Describe both transverse and longitudinal wave
For transverse waves the displacement of the medium is perpendicular to the direction of propagation of the wave. Ripple.
In longitudinal waves the displacement of the medium is parallel to the propagation of the wave. A wave in a "slinky" is a good visualization. Sound wave.
What are sound waves?
a wave of compression and rarefaction, by which sound is propagated in an elastic medium such as air.
Define and give an example of wave refraction.
Refraction is the bending of waves when they enter a medium where their speed is different. Refraction is not so important a phenomenon with sound as it is with light where it is responsible for image formation by lenses, the eye, cameras, etc.
Define and give an example of wave reflection.
The same behavior is observed with light and other waves, and by the bounce of a billiard ball off the bank of a table. The reflected waves can interfere with incident waves, producing patterns of constructive and destructive interference. This can lead to resonances called standing waves in rooms. It also means that the sound intensity near a hard surface is enhanced because the reflected wave adds to the incident wave, giving a pressure amplitude that is twice as great in a thin "pressure zone" near the surface
What is the difference in a forced vibration and the natural frequency?
The tendency of one object to force another adjoining or interconnected object into vibrational motion is referred to as a forced vibration. In the case of the guitar string mounted to the sound box, the fact that the surface area of the sound box is greater than the surface area of the string means that more surrounding air particles will be forced into vibration. This causes an increase in the amplitude and thus loudness of the sound.

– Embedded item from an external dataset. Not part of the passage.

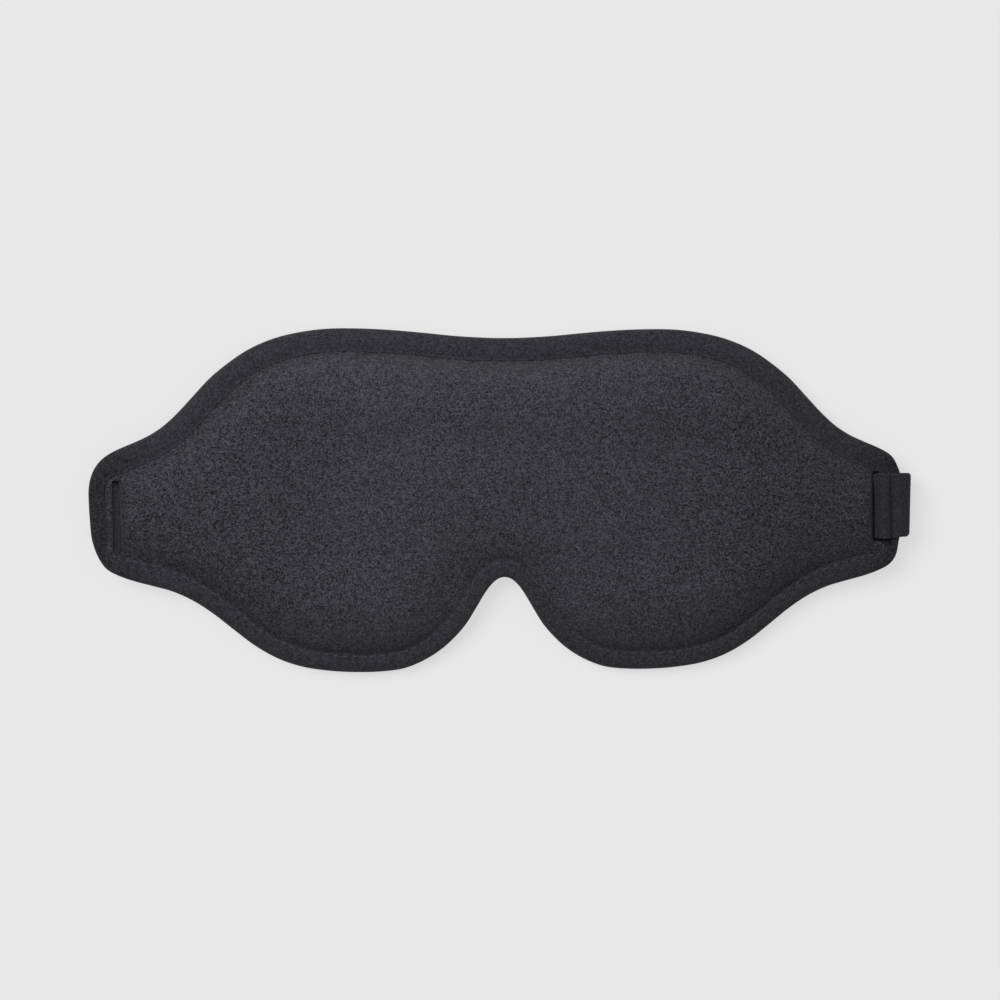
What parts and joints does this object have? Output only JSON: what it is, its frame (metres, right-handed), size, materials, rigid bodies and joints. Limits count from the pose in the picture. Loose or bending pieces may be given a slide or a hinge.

Discuss wave interference, and describe the difference between constructive and
destructive interference.
waves can move through each other, which means that they can be in the same place at the same time. This is very different from solid objects.
When the peaks of the waves line up, there is constructive interference. Often, this is describe by saying the waves are "in-phase".
When the first wave is up, the second wave is down and the two add to zero. When the first wave is down and the second is up, they again add to zero. In fact, at all points the two waves exactly cancel each other out and there is no wave left! This is the single most amazing aspect of waves. The sum of two waves can be less than either wave, alone, and can even be zero. This is called destructive interference.
Explain resonance.
the reinforcement or prolongation of sound by reflection from a surface or by the synchronous vibration of a neighboring object.
Describe the Doppler effect.
the change in frequency of wave motion resulting from the motion of the wave source or receiver (change in pitch of a siren as it goes from far to near to far)
Explain waves, shock waves, and sonic booms
a bow wave is produced by overlapping circles that form a V. Shock waves are produced by overlapping spheres that form a cone. Sonic booms are produced by the incidence of a shock wave.
Beats
a series of alternate reinforcements and cancellations produced by the interference of two waves of slightly different frequency, heard as a throbbing effect in sound waves.
what is a standing wave?
a stationary wave pattern formed in a medium when two sets of identical waves pass through the medium in opposite directions.